Will the Polar Bear Vote get Re-opened?
Rumors change by the moment, but the smart money says that the U.S. will not want to spoil its big wins in getting several shark species listed by bringing up polar bears again. If the proposal is reintroduced it is almost certain to be defeated.
Rhinos Go Our Way, but Vietnam takes a Parting Shot:
The very last item taken up today was the rhino document. SCI and SCI Foundation were successful in preventing any effort by Kenya to include a ban on rhino trophy exports from South Africa and in defeating an effort to require a universal registry for rhino horn trophies. The document, as it was approved, should help to end the rhino poaching without punishing hunters and without harming rhino conservation by eliminating the important revenues derived from legitimate rhino trophy hunting.
At the last moment of the session, Vietnam, which was taking heavy blame for being a key center for illegal marketing of poached rhino horn, asked the Parties to revisit the definition of a hunting trophy.
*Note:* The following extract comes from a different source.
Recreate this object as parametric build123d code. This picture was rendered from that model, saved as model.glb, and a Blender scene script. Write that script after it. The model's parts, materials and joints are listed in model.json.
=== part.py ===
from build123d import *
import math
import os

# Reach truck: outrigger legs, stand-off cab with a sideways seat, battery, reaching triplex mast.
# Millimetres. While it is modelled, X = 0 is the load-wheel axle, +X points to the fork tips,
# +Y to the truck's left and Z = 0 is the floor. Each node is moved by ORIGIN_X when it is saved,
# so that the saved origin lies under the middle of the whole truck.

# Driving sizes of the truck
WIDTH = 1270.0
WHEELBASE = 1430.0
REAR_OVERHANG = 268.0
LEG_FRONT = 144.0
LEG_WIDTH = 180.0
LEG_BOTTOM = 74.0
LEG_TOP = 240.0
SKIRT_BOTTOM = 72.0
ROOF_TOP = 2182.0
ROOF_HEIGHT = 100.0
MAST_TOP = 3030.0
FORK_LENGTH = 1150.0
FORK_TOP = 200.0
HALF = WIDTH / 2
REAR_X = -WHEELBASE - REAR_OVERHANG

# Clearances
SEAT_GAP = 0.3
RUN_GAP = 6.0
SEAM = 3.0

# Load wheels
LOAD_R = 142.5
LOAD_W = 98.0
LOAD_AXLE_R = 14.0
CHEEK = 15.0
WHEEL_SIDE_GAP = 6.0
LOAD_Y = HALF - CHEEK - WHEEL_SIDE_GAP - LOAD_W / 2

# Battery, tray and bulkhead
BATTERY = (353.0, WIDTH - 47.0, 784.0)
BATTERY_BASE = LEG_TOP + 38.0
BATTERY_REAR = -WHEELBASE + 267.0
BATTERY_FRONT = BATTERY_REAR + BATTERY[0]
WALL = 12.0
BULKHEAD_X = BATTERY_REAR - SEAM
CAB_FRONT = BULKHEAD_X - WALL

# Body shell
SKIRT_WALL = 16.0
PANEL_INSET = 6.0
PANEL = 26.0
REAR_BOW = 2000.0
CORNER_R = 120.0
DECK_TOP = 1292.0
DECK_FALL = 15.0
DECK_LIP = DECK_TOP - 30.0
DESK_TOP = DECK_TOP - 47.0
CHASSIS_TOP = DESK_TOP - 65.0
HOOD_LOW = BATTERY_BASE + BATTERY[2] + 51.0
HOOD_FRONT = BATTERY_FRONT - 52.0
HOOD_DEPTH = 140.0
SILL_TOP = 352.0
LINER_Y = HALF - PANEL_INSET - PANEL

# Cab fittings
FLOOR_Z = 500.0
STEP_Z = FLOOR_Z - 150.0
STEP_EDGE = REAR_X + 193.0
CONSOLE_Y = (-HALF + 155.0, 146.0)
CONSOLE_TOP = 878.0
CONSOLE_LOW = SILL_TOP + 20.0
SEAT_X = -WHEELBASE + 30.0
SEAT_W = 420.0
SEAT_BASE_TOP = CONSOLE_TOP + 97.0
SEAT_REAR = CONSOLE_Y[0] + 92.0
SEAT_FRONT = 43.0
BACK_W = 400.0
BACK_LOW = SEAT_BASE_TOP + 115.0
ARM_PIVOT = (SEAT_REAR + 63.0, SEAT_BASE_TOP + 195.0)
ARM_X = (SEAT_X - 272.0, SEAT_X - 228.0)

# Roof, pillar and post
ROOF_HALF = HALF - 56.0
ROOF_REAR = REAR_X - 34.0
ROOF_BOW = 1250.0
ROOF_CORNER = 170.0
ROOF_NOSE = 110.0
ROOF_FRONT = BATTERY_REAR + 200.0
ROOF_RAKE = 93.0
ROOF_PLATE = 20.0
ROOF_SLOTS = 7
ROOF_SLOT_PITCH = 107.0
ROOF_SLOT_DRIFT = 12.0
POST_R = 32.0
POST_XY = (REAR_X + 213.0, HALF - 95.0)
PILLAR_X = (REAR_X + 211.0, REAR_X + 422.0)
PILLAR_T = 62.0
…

They said that some of the Vietnamese who have rhino horn hunting trophies have cut them up to make them into ashtrays and lamp bases. Vietnam’s request was referred to the Standing Committee next year and, at the suggestion of the U.S., was limited to rhino horn trophies, not all hunting trophies. (The U.S. was referring to discussions at an earlier CoP where SCI and SCI Foundation were successful in solving trophy importation problems by getting recognition that items made from trophy animals were also considered to be trophies.)
Elephant Hunting Trophy Exports Protected:
The animal rights crowd failed in their effort to get a Party to propose a restriction on elephant trophy export quotas. They wanted to punish any elephant hunting range state (and hunters) if the range state was late in informing the CITES Secretariat about its annual quota. They would have cut the quota to zero for the entire year. SCI and SCI Foundation spoke to several delegations to head this off. The elephant documents were all approved today without any year-long zero quota language.